Histology
Individuals with BHD syndrome are predisposed to develop renal cell carcinoma (RCC) (Toro et al., 1999; Zbar et al., 2002). Unlike other genetic disorders with this predisposition, renal tumours associated with BHD syndrome are histologically diverse. Chromophobe, oncocytic, clear-cell and papillary renal cell carcinomas have all been identified in BHD patients, however the most commonly occurring histological subtype is a hybrid chromophobe and oncocytic renal tumour (with an approximate incidence of 50%) (Pavlovich et al., 2002; Warwick et al., 2010). Several other mixed patterns can also occur (Pavlovich et al., 2005; Fahmy et al., 2007; Janitzky et al., 2008; Kluijt et al., 2009). Six deaths have been reported in BHD patients due to metastatic renal cancer, all of which were of the clear-cell or papillary histology (Pavlovich et al., 2005; Toro et al., 2008; Claessens et al., 2010).
It is unclear from which part of the kidney the tumours arise. Due to the high percentage of chromophobe tumours, Pavlovich et al. (2002) initially believed the tumours to arise from the distal nephron.
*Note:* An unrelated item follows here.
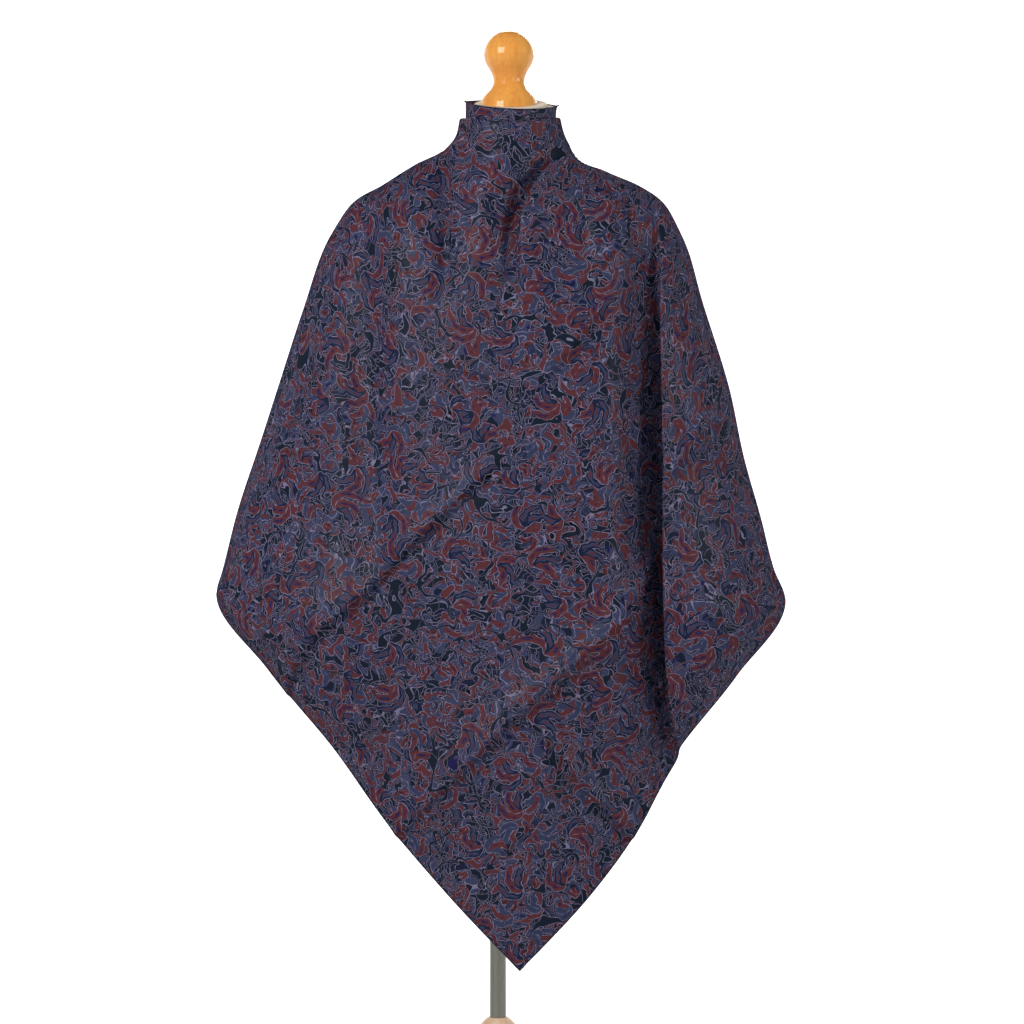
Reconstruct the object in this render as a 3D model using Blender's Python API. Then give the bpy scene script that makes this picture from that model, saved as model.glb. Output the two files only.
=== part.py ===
"""A square silk scarf hung as a diamond round a limbless dress form on a turned wooden tripod stand.

Metres, +Z up. The front faces -Y, +X is the viewer's right, and the stand's feet rest on Z = 0.
"""

import math

import bpy
import numpy as np

# The cut: a plain square, hung by one corner. Heights on the cloth run up its diagonal from the low corner.
SCARF_SIDE = 0.900
DIAGONAL = SCARF_SIDE * math.sqrt(2)
CELLS = 33  # grid cells in half the diagonal
CELL = DIAGONAL / (2 * CELLS)
FOLDED_IN = 10  # cells of the top corner that are turned in at the neck
CLOTH_WALL = 0.0012
SEAT_GAP = 0.0003

# The whole part is moved by this, so that the middle of its box is on the Z axis.
SHIFT_X = -0.0035
SHIFT_Y = 0.0632

# Down the middle of the front: height on the cloth, then the place where it hangs.
FRONT_COLUMNS = ("cloth", "x", "y", "z")
FRONT = (
    (0.000, 0.0270, -0.115, 0.404),
    (0.265, 0.0250, -0.119, 0.660),
    (0.516, 0.0220, -0.125, 0.903),
    (0.742, 0.0200, -0.128, 1.121),
    (0.817, 0.0190, -0.124, 1.194),
    (0.895, 0.0175, -0.110, 1.267),
    (0.956, 0.0170, -0.092, 1.324),
    (1.005, 0.0160, -0.077, 1.368),
    (1.045, 0.0155, -0.069, 1.406),
    (1.080, 0.0150, -0.066, 1.440),
)

# Down each side: the outer edge that shows from the front, which is the hem up to the turn and a soft fold
# above it. reach is how far round the section is there, in degrees. behind_x and behind_y are where the
# section that goes on behind would close.
TURN = 0.453  # height on the cloth where the hem passes to the back
SIDE_COLUMNS = ("cloth", "x", "y", "z", "reach", "behind_x", "behind_y")
LEFT = (
    (0.000, 0.027, -0.115, 0.404, 25, 0.027, -0.115),
    (0.090, -0.059, -0.098, 0.493, 38, -0.059, -0.098),
    (0.180, -0.138, -0.070, 0.584, 52, -0.138, -0.070),
    (0.270, -0.206, -0.025, 0.674, 66, -0.190, -0.020),
    (0.360, -0.286, 0.015, 0.765, 80, -0.240, 0.050),
    (0.453, -0.355, 0.050, 0.859, 90, -0.180, 0.100),
    (0.482, -0.348, 0.053, 0.889, 90, -0.155, 0.105),
    (0.540, -0.332, 0.056, 0.955, 90, -0.090, 0.113),
    (0.628, -0.302, 0.056, 1.047, 90, -0.040, 0.116),
    (0.700, -0.280, 0.052, 1.114, 90, -0.030, 0.118),
    (0.780, -0.247, 0.044, 1.214, 90, -0.030, 0.118),
    (0.885, -0.207, 0.028, 1.315, 90, -0.030, 0.112),
    (0.925, -0.181, 0.018, 1.350, 90, -0.020, 0.103),
    (0.963, -0.145, 0.010, 1.370, 90, -0.010, 0.094),
    (1.005, -0.104, 0.004, 1.395, 90, 0.005, 0.079),
    (1.045, -0.064, 0.000, 1.416, 90, 0.010, 0.068),
    (1.061, -0.053, 0.000, 1.430, 90, 0.012, 0.064),
    (1.080, -0.048, 0.000, 1.451, 90, 0.013, 0.062),
)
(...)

However, two independent studies observed FLCN expression in the proximal tubules of mice kidneys, suggesting the site of origination (Chen et al., 2008; Hudon et al., 2010).
Prevalence
Renal cancer is the most life-threatening complication associated with BHD syndrome. A study by Toro et al. (2008) assessed 89 BHD syndrome patients and found 34% had renal tumours. The mean age of first renal tumour diagnosis was 50.7 years (Pavlovich et al., 2002), with the earliest reported age of 20 years (Khoo et al., 2002). A study of 18 BHD patients with RCC found 60% had bilateral renal tumours and 77% had multiple tumours, with an average of 5.3 tumours per patient (Pavlovich et al., 2002).
FLCN association
Other genetic diseases that lead to renal cell carcinoma seem to show a strong genotype-phenotype correlation (Pavlovich et al., 2004). For example, clear-cell RCC in von Hippel-Lindau syndrome is associated with mutations in the VHL gene, and hereditary papillary RCC is associated with mutations in the MET gene. A study by Gatalica et al. (2009) analysed the multiple tumour types found in one BHD patient and identified mutations and epigenetic events associated with the specific tumour types. Oncocytic tumours were found to have a second FLCN mutation, oncocytic papillary tumours had methylation of FLCN and a mutation in the MET gene, whereas clear-cell tumours had a mutation in the VHL gene along with VHL promoter methylation.
A loss of FLCN expression is rare in sporadic renal cell carcinomas (Khoo et al., 2003). However somatic FLCN mutations have been reported, suggesting that FLCN is involved in the normal cellular functions that regulate growth and proliferation in the kidney, and that the aberrant functioning of FLCN is a mechanism of pathogenesis in both sporadic and BHD related renal carcinogenesis (Gad et al., 2007; Woodward et al., 2008).